硬质相是耐磨材料中的重要组相，除需高强韧性外其结构形态也是决定合金性能的关键。研究硬质相结构形态优化机制及其对合金性能的影响规律，对进一步提高合金性能具有重要的科学意义。本项目以新一代耐磨材料Fe-B-C合金为研究对象，针对M2B硬质相连续网状分布所导致的合金力学性能与耐磨性能不足，提出通过形核界面演化诱发M2B形态可控构筑实现性能优化的新方法。拟采用第一性原理和实验，研究熔体/内生夹杂α-MnS间的液-固界面有序结构形成和溶质原子分布，以及M2B/α-MnS间的固-固界面结构及特性，揭示α-MnS协同掺杂元素诱发M2B异质形核的界面演化规律；深入分析M2B二维/三维结构形态的演变规律，以及M2B形态变化对合金断裂行为与磨损行为的影响，阐明M2B结构形态的可控构筑机制和合金性能的优化机制。本项目的实施为耐磨材料组织可控构筑及延寿技术提供新的设计思路与控制途径。

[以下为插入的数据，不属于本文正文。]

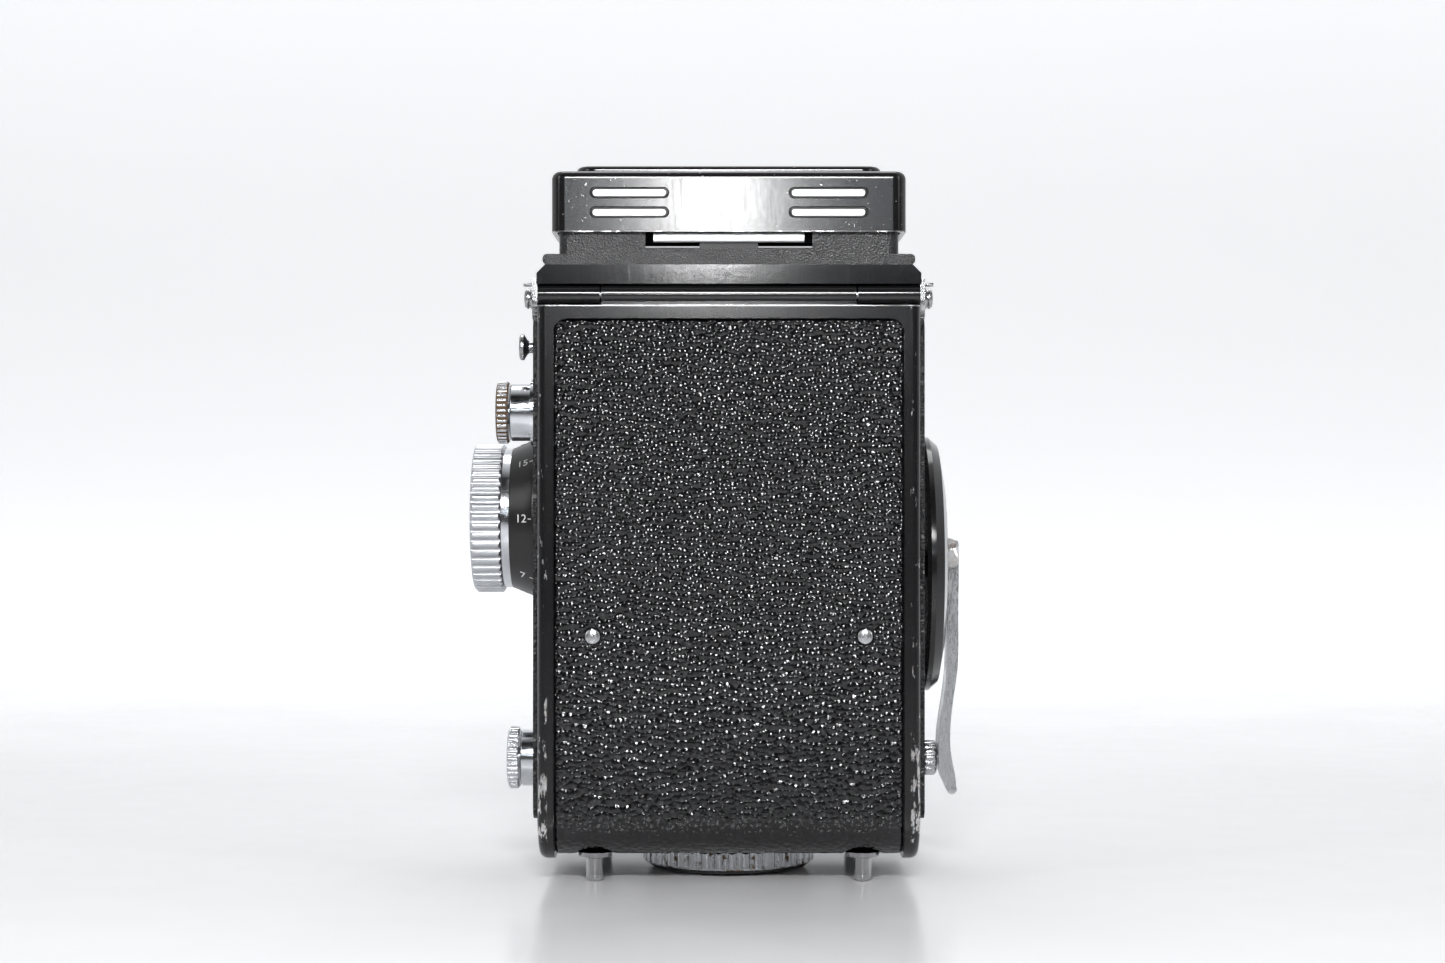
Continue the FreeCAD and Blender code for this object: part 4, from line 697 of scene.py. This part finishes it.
def sweep(material, floor_z):
    """Floor that turns up into a backdrop on the far side."""
    half_w, near, far, turn_r, top = 1.6, 1.4, -0.9, 0.6, 1.6
    profile = [(near, floor_z), (far, floor_z)]
    for step in range(1, 17):
        angle = math.pi / 2 * step / 16
        profile.append((far - turn_r * math.sin(angle), floor_z + turn_r * (1 - math.cos(angle))))
    profile.append((far - turn_r, top))
    places = [(side * half_w, y, z) for y, z in profile for side in (-1, 1)]
    faces = [(2 * i, 2 * i + 1, 2 * i + 3, 2 * i + 2) for i in range(len(profile) - 1)]
    return mesh_object("studio_sweep", places, faces, material)


def studio():
    """Pale glossy floor, painted dark grey towards the viewer as painted shade, a floor and backdrop that
    glow as painted light, pale surroundings, one window of light over the viewer and side fill.
    """
    f = Finish("studio_floor")
    haze = f.noise(60.0, 2.0)
    pale = f.mix(haze, (0.81, 0.81, 0.825), (0.84, 0.84, 0.85))
    # painted shade: the floor's colour turns dark grey towards the viewer, past y 0.16 m
    f.set(Base_Color=f.mix(f.band(f.part("Y"), 0.16, 0.5), pale, (0.3, 0.3, 0.31)),
          Roughness=f.band(haze, 0.3, 0.7, 0.16, 0.24), Specular_IOR_Level=0.35)
    # painted light: the floor and backdrop glow, most on the far side and more up the backdrop
    far = f.math("MULTIPLY", f.band(f.part("Y"), 0.05, -1.15), 0.58)
    painted_glow_strength = f.math("ADD", far, f.band(f.part("Z"), 0.05, 0.6, 0.0, 0.16))
    f.set(Emission_Color=(0.96, 0.98, 1.0), Emission_Strength=painted_glow_strength)
    floor = sweep(f.material, BOX_OF_CAD[0].z)
    middle = (0.0, 0.0, 0.08)
    window = emitter("window_light", (0.006, 0.62, 0.200), (0.0, 0.0, 0.13), 0.036, 0.040, 0.40)
    glow = emitter("glow_light", (0.0, 0.64, 0.205), (0.0, 0.0, 0.13), 0.20, 0.045, 0.06, (0.8, 0.9, 1.0))
    key = emitter("key_light", (0.0, 0.62, 0.38), (0.0, 0.0, 0.13), 0.16, 0.09, 3.0)
    top = emitter("top_light", (0.0, -0.35, 0.80), middle, 0.4, 0.3, 1.5)
    left = emitter("left_light", (0.62, 0.42, 0.42), middle, 0.12, 0.4, 0.8)
    right = emitter("right_light", (-0.62, 0.42, 0.42), middle, 0.12, 0.4, 0.8)
    world = bpy.data.worlds.new("pale_room")
    world.use_nodes = True
    nodes, links = world.node_tree.nodes, world.node_tree.links
    way = nodes.new("ShaderNodeTexCoord")
    split = nodes.new("ShaderNodeSeparateXYZ")
    shade = nodes.new("ShaderNodeMapRange")
    links.new(way.outputs["Generated"], split.inputs[0])
    links.new(split.outputs[1], shade.inputs[0])
    for socket, value in zip(list(shade.inputs)[1:5], (-0.1, 0.35, 0.8, 0.015)):
        socket.default_value = value
    links.new(shade.outputs[0], nodes["Background"].inputs[1])
    nodes["Background"].inputs[0].default_value = (0.97, 0.98, 1.0, 1.0)
    bpy.context.scene.world = world
    bpy.context.scene.view_settings.view_transform = "Standard"


def viewpoint():
    """The camera behind the film door, level, a little under the top of the leather."""
    lens = bpy.data.cameras.new("viewpoint")
    lens.sensor_width = SENSOR_MM
    lens.lens = LENS_MM
    lens.clip_start, lens.clip_end = 0.01, 10.0
    obj = bpy.data.objects.new("viewpoint", lens)
    obj.location = CAMERA_PLACE
    obj.rotation_euler = (math.pi / 2, 0.0, math.pi)
    bpy.context.scene.collection.objects.link(obj)
    bpy.context.scene.camera = obj


finish_all()
sheet = grained_door_leather(leather_finish())
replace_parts(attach(sheet, "back_door"), "back_leather")
scale_figures(white_fill())
studio()
viewpoint()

Hard phase is an important constituent phase in wear-resistant alloy. Besides strengthening and toughening, the structural morphology of hard phase is also the foundation of wear-resistant alloy with superior properties. Therefore, it has significance in science for further improving wear-resistant alloy’s properties to investigate the optimization mechanism of hard phase's structural morphology and its effect. This project takes Fe-B-C alloy as the object of study. Aiming at the phenomenon that the continuous reticular distribution of hard phase M2B leads to the poor mechanical properties and wear resistance in Fe-B-C alloy, an academic thought that the M2B morphology optimization induced by the evolution of nucleation interface is proposed, as a result achieving an improvement of the alloy’s properties. Through the first-principles calculation and experiments, the formation principles of ordered melt structure and solute atomic distribution near the melt/α-MnS liquid-solid interface are analyzed, as well as the structure and characteristics near the M2B/α-MnS solid-solid interface. Based on which the influence of α-MnS cooperates with doping elements on the heterogeneous nucleation interface evolution of M2B is revealed. Moreover, through in-depth analysis of the 2d/3d structure morphology evolution of the M2B, as well as the influence of M2B morphology change on the fracture behavior and wear behavior of the alloy, clarifying the controllable mechanism of the M2B morphology and the optimization mechanism of the alloy’s properties. The implementation of this project is expected to provide a new design method and improvement for the controllable preparation and life-extending in wear-resistant alloy.